The core of Kafka’s model is publish–subscribe over a durable, replicated log: producers publish once, consumers pull and process independently, and messages persist for replay. The chapter surveys the ecosystem’s key pieces—brokers for storage and replication, clients for producing and consuming, and KRaft controllers that manage cluster metadata and availability. It distills foundational principles: reliable delivery with acknowledgments and retries, fault tolerance through replication, immutable commit logs with retention, and the ability to handle high-throughput, low-latency streams that support autonomous services and offline tolerance while accepting the realities of eventual consistency.

Designing data flows requires explicit data contracts and operational discipline. The chapter outlines Schema Registry for governing message structure and compatibility, Kafka Connect for configuration-driven data integration with external systems, and streaming frameworks (such as Kafka Streams or Flink) for real-time transformation, routing, joins, and stateful processing with strong delivery semantics. It closes with operational considerations—capacity planning, security, monitoring, testing, disaster recovery, and choosing between on-premises, managed, or hybrid deployments—then positions Kafka’s strengths in enterprise use: durable event delivery, event sourcing, and real-time enrichment, while noting that Kafka complements rather than replaces databases and should be selected based on fit and long-term architectural goals.
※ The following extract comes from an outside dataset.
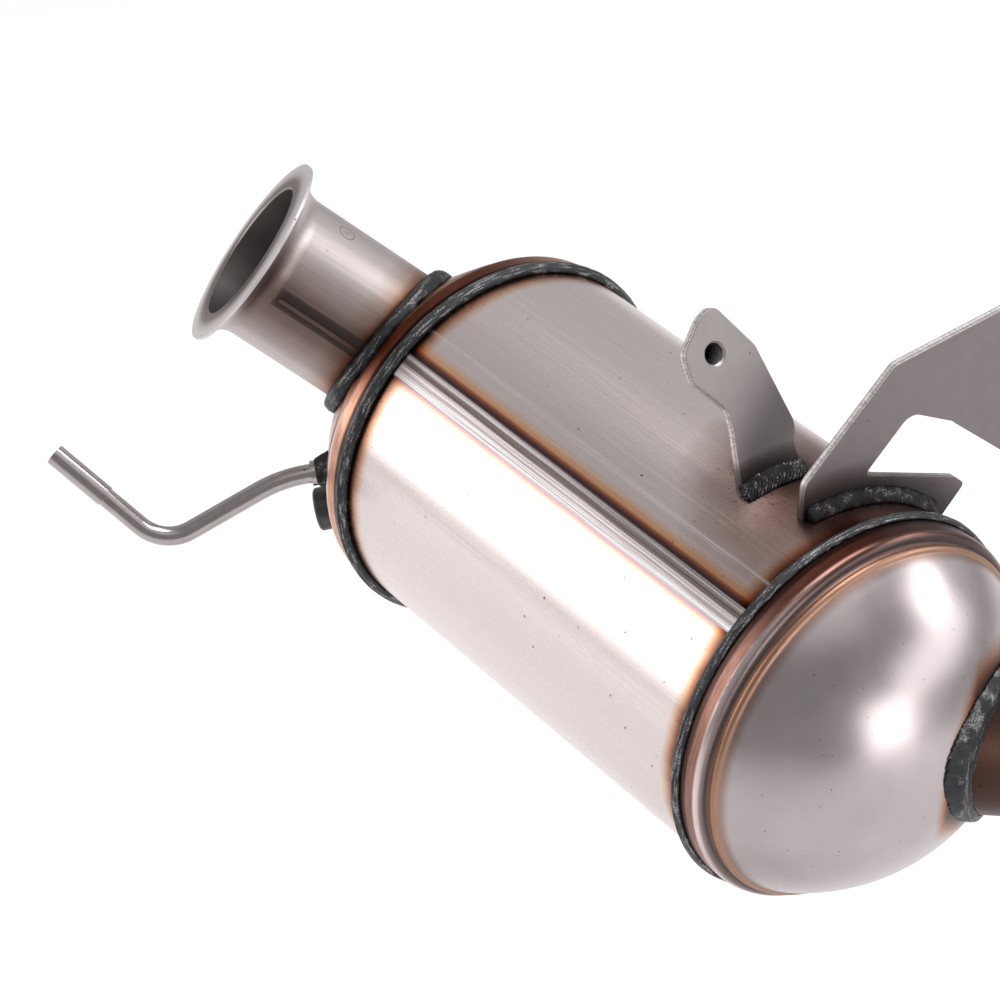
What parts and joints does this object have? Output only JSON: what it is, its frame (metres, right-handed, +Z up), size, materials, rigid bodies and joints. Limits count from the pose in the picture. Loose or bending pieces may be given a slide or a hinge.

Request-response design pattern
The EDA style of communication: systems communicate by publishing events that describe changes, allowing others to react asynchronously.
The key components in the Kafka ecosystem are producers, brokers, and consumers.
Structure of a Kafka cluster: brokers handle client traffic; KRaft controllers manage metadata and coordination
Publish-subscribe example: CustomerService publishes a “customer updated” event to a channel; all subscribers receive it independently.
Acknowledgments: Once the cluster accepts a message, it sends an acknowledgement to the service. If no acknowledgment arrives within the timeout, the service treats the send as failed and retries.
Working with Schema Registry: Schemas are managed by a separate Schema Registry cluster; messages carry only a schema ID, which clients use to fetch (and cache) the writer schema.
The Kafka Connect architecture: connectors integrate Kafka with external systems, moving data in and out.
An example of a streaming application. RoutingService implements content-based routing, consuming messages from Addresses and, based on their contents (e.g., address type), publishing them to ShippingAddresses or BillingAddresses.

Summary

  • There are two primary communication patterns between services: request-response and event-driven architecture.
  • In the event-driven approach, services communicate by triggering events.
  • The key components of the Kafka ecosystem include brokers, producers, consumers, Schema Registry, Kafka Connect, and streaming applications.
  • Cluster metadata management is handled by KRaft controllers.
  • Kafka is versatile and well-suited for various industries and use cases, including real-time data processing, log aggregation, and microservices communication.
  • Kafka components can be deployed both on-premises and in the cloud.
  • The platform supports two main use cases: message delivery and state storage.

FAQ

What is event-driven architecture (EDA), and how does Kafka enable it?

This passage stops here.